For \(p\) variables, all partial correlations (controlling for all remaining variables) can be computed simultaneously from the precision matrix \(P = \Sigma^{-1}\) (the inverse of the covariance matrix). The partial correlation between \(X_i\) and \(X_j\), controlling for all other variables, is

\[ r_{ij \cdot \text{rest}} = -\frac{P_{ij}}{\sqrt{P_{ii} \, P_{jj}}} \]

This approach is computationally efficient when the number of variables is large and all pairwise partial correlations are needed.

Computing Partial Correlation

import numpy as np
from scipy import stats

# Generate data with a confounding variable
np.random.seed(42)
n = 500
z = np.random.normal(0, 1, n)         # confounding variable
x = 0.8 * z + np.random.normal(0, 0.5, n)
y = 0.7 * z + np.random.normal(0, 0.5, n)

# Marginal correlation (inflated by confounder z)
r_xy, _ = stats.pearsonr(x, y)
print(f"Marginal r(X,Y) = {r_xy:.4f}")

# First-order partial correlation via formula
r_xz, _ = stats.pearsonr(x, z)
r_yz, _ = stats.pearsonr(y, z)
r_partial = (r_xy - r_xz * r_yz) / np.sqrt((1 - r_xz**2) * (1 - r_yz**2))
print(f"Partial  r(X,Y|Z) = {r_partial:.4f}")

The marginal correlation \(r_{XY}\) is large because both \(X\) and \(Y\) are driven by \(Z\).

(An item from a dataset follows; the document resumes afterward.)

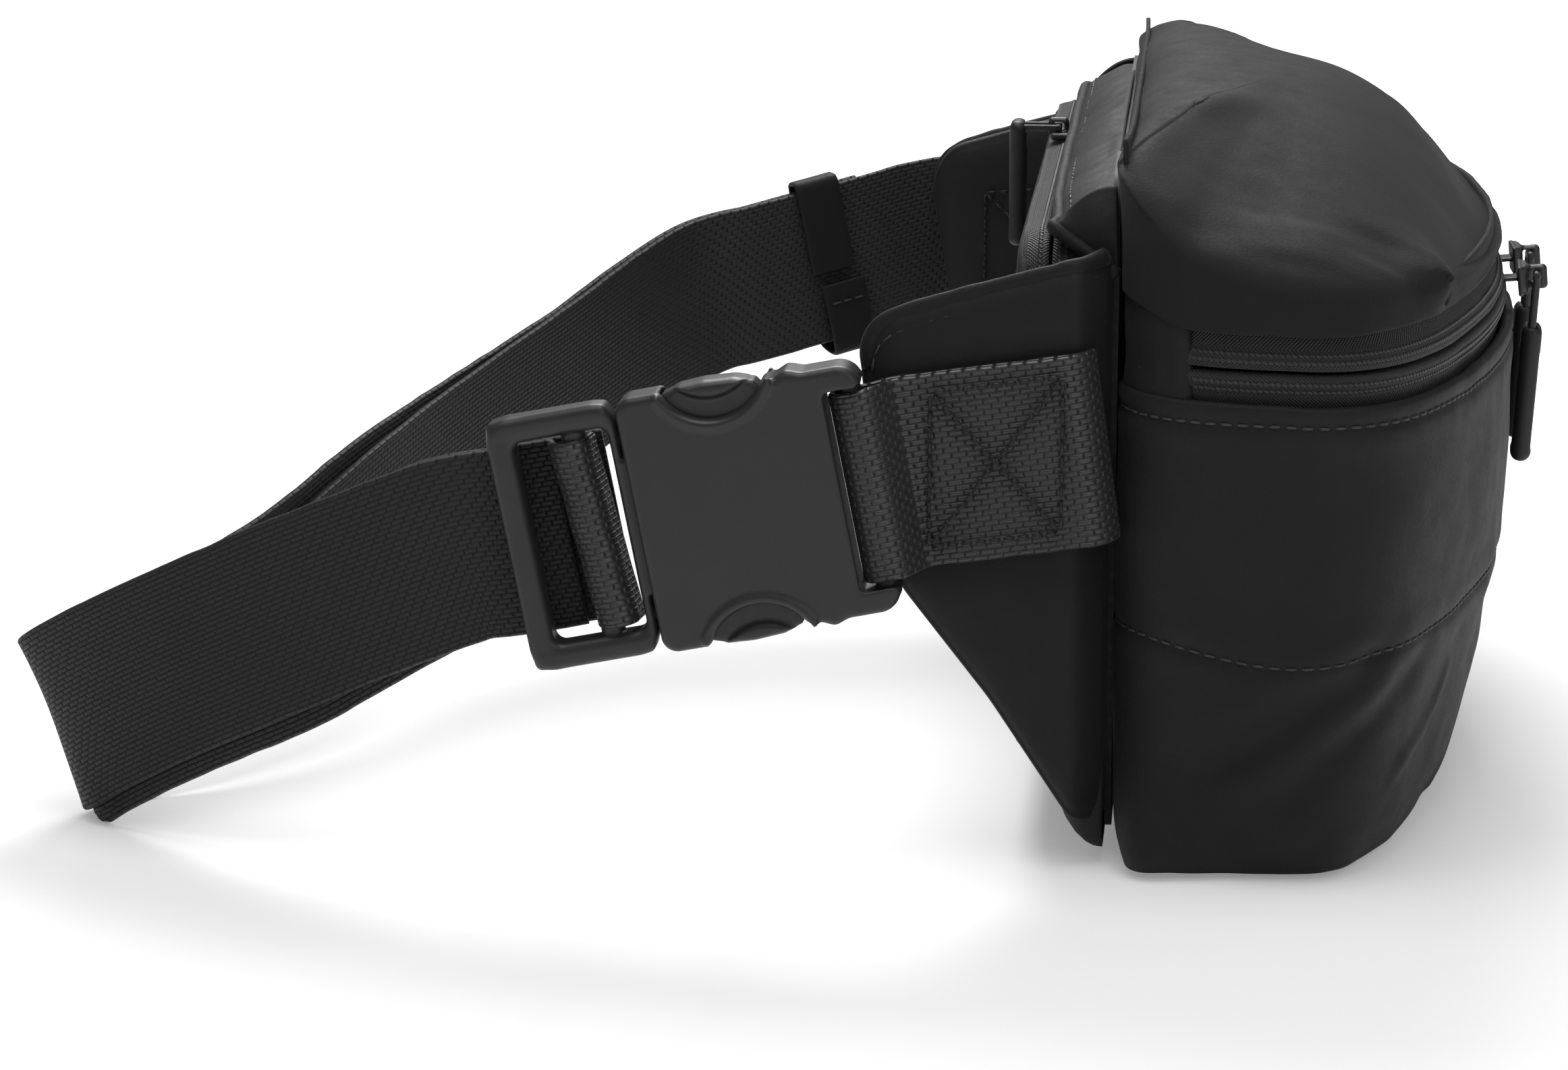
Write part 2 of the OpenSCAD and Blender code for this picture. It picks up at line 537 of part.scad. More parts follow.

The partial correlation \(r_{XY \cdot Z}\) is close to zero, revealing that the direct relationship is weak.

# Residual-based approach (equivalent result)
slope_xz = np.polyfit(z, x, 1)
slope_yz = np.polyfit(z, y, 1)
residuals_x = x - np.polyval(slope_xz, z)
residuals_y = y - np.polyval(slope_yz, z)

r_residual, _ = stats.pearsonr(residuals_x, residuals_y)
print(f"Residual r(e_X, e_Y) = {r_residual:.4f}")
# Precision matrix approach for all pairwise partial correlations
data = np.column_stack([x, y, z])
cov_matrix = np.cov(data, rowvar=False)
precision = np.linalg.inv(cov_matrix)

# Partial correlation between X (index 0) and Y (index 1)
r_precision = -precision[0, 1] / np.sqrt(precision[0, 0] * precision[1, 1])
print(f"Precision matrix r(X,Y|Z) = {r_precision:.4f}")

Higher-Order Partial Correlation

The formula above handles first-order partial correlation (one controlling variable). For controlling multiple variables simultaneously, the residual-based or precision matrix approaches generalize naturally without requiring recursive formulas.

Summary

Partial correlation isolates the direct linear association between two variables by removing the influence of confounding variables. It can be computed from pairwise correlations using a closed-form formula, from regression residuals, or from the precision matrix. When a strong marginal correlation drops to near zero after conditioning, the original association is explained by the confounders rather than by a direct relationship.